** STATED PROBLEM **
Write out the whole of the material exactly.

** AVAILABLE DATA **

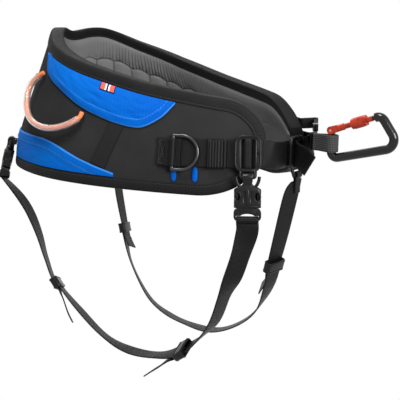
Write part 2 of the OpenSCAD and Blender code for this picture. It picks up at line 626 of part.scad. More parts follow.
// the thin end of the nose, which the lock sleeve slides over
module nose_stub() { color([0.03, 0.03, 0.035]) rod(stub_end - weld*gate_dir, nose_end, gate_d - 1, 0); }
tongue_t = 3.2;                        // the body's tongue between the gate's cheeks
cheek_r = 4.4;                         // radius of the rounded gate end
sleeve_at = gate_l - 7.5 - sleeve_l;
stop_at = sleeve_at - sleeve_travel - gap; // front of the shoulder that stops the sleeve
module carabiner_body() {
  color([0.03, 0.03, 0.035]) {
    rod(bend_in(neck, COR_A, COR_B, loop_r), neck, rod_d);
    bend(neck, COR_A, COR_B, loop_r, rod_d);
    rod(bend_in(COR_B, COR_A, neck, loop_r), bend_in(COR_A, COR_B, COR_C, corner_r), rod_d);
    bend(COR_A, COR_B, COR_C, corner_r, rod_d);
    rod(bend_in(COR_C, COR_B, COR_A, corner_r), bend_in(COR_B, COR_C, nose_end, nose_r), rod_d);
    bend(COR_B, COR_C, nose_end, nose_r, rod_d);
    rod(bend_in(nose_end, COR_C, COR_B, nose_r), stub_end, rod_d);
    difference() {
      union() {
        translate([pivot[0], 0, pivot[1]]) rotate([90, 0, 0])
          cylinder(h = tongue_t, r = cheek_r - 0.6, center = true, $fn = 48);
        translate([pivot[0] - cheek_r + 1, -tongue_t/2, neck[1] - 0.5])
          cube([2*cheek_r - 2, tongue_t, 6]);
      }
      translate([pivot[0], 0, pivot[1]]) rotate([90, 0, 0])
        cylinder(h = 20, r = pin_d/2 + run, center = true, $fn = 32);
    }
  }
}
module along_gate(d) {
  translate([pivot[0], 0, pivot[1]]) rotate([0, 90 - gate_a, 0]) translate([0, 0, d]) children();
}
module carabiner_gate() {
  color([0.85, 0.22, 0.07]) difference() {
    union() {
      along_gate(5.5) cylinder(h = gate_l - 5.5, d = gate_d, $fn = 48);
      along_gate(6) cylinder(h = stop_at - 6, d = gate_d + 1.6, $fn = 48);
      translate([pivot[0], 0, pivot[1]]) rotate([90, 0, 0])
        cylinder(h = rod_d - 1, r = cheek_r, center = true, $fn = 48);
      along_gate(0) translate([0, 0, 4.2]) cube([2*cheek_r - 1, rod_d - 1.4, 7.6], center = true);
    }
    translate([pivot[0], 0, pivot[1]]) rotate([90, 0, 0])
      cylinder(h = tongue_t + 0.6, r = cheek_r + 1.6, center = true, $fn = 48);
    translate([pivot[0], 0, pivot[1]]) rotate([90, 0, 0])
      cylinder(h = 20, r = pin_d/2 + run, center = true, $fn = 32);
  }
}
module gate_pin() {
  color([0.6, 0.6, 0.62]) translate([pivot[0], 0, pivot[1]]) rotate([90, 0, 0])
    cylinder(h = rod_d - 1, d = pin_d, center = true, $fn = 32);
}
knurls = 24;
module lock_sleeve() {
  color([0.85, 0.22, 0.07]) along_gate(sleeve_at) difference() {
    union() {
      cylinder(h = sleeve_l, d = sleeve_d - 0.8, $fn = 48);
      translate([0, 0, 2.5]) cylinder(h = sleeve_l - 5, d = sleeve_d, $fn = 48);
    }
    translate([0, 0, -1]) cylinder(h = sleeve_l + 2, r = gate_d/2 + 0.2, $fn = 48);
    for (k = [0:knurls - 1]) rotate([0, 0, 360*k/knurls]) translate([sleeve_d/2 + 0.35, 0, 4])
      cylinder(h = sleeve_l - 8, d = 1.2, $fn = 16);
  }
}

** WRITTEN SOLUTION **
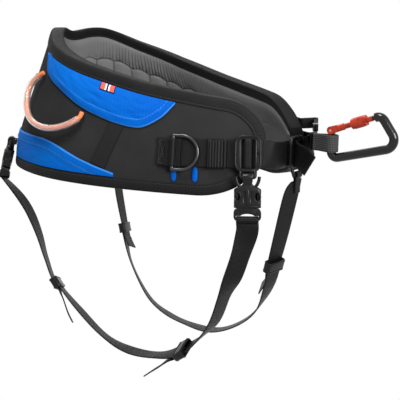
Write part 2 of the OpenSCAD and Blender code for this picture. It picks up at line 626 of part.scad. More parts follow.
// the thin end of the nose, which the lock sleeve slides over
module nose_stub() { color([0.03, 0.03, 0.035]) rod(stub_end - weld*gate_dir, nose_end, gate_d - 1, 0); }
tongue_t = 3.2;                        // the body's tongue between the gate's cheeks
cheek_r = 4.4;                         // radius of the rounded gate end
sleeve_at = gate_l - 7.5 - sleeve_l;
stop_at = sleeve_at - sleeve_travel - gap; // front of the shoulder that stops the sleeve
module carabiner_body() {
  color([0.03, 0.03, 0.035]) {
    rod(bend_in(neck, COR_A, COR_B, loop_r), neck, rod_d);
    bend(neck, COR_A, COR_B, loop_r, rod_d);
    rod(bend_in(COR_B, COR_A, neck, loop_r), bend_in(COR_A, COR_B, COR_C, corner_r), rod_d);
    bend(COR_A, COR_B, COR_C, corner_r, rod_d);
    rod(bend_in(COR_C, COR_B, COR_A, corner_r), bend_in(COR_B, COR_C, nose_end, nose_r), rod_d);
    bend(COR_B, COR_C, nose_end, nose_r, rod_d);
    rod(bend_in(nose_end, COR_C, COR_B, nose_r), stub_end, rod_d);
    difference() {
      union() {
        translate([pivot[0], 0, pivot[1]]) rotate([90, 0, 0])
          cylinder(h = tongue_t, r = cheek_r - 0.6, center = true, $fn = 48);
        translate([pivot[0] - cheek_r + 1, -tongue_t/2, neck[1] - 0.5])
          cube([2*cheek_r - 2, tongue_t, 6]);
      }
      translate([pivot[0], 0, pivot[1]]) rotate([90, 0, 0])
        cylinder(h = 20, r = pin_d/2 + run, center = true, $fn = 32);
    }
  }
}
module along_gate(d) {
  translate([pivot[0], 0, pivot[1]]) rotate([0, 90 - gate_a, 0]) translate([0, 0, d]) children();
}
module carabiner_gate() {
  color([0.85, 0.22, 0.07]) difference() {
    union() {
      along_gate(5.5) cylinder(h = gate_l - 5.5, d = gate_d, $fn = 48);
      along_gate(6) cylinder(h = stop_at - 6, d = gate_d + 1.6, $fn = 48);
      translate([pivot[0], 0, pivot[1]]) rotate([90, 0, 0])
        cylinder(h = rod_d - 1, r = cheek_r, center = true, $fn = 48);
      along_gate(0) translate([0, 0, 4.2]) cube([2*cheek_r - 1, rod_d - 1.4, 7.6], center = true);
    }
    translate([pivot[0], 0, pivot[1]]) rotate([90, 0, 0])
      cylinder(h = tongue_t + 0.6, r = cheek_r + 1.6, center = true, $fn = 48);
    translate([pivot[0], 0, pivot[1]]) rotate([90, 0, 0])
      cylinder(h = 20, r = pin_d/2 + run, center = true, $fn = 32);
  }
}
module gate_pin() {
  color([0.6, 0.6, 0.62]) translate([pivot[0], 0, pivot[1]]) rotate([90, 0, 0])
    cylinder(h = rod_d - 1, d = pin_d, center = true, $fn = 32);
}
knurls = 24;
module lock_sleeve() {
  color([0.85, 0.22, 0.07]) along_gate(sleeve_at) difference() {
    union() {
      cylinder(h = sleeve_l, d = sleeve_d - 0.8, $fn = 48);
      translate([0, 0, 2.5]) cylinder(h = sleeve_l - 5, d = sleeve_d, $fn = 48);
    }
    translate([0, 0, -1]) cylinder(h = sleeve_l + 2, r = gate_d/2 + 0.2, $fn = 48);
    for (k = [0:knurls - 1]) rotate([0, 0, 360*k/knurls]) translate([sleeve_d/2 + 0.35, 0, 4])
      cylinder(h = sleeve_l - 8, d = 1.2, $fn = 16);
  }
}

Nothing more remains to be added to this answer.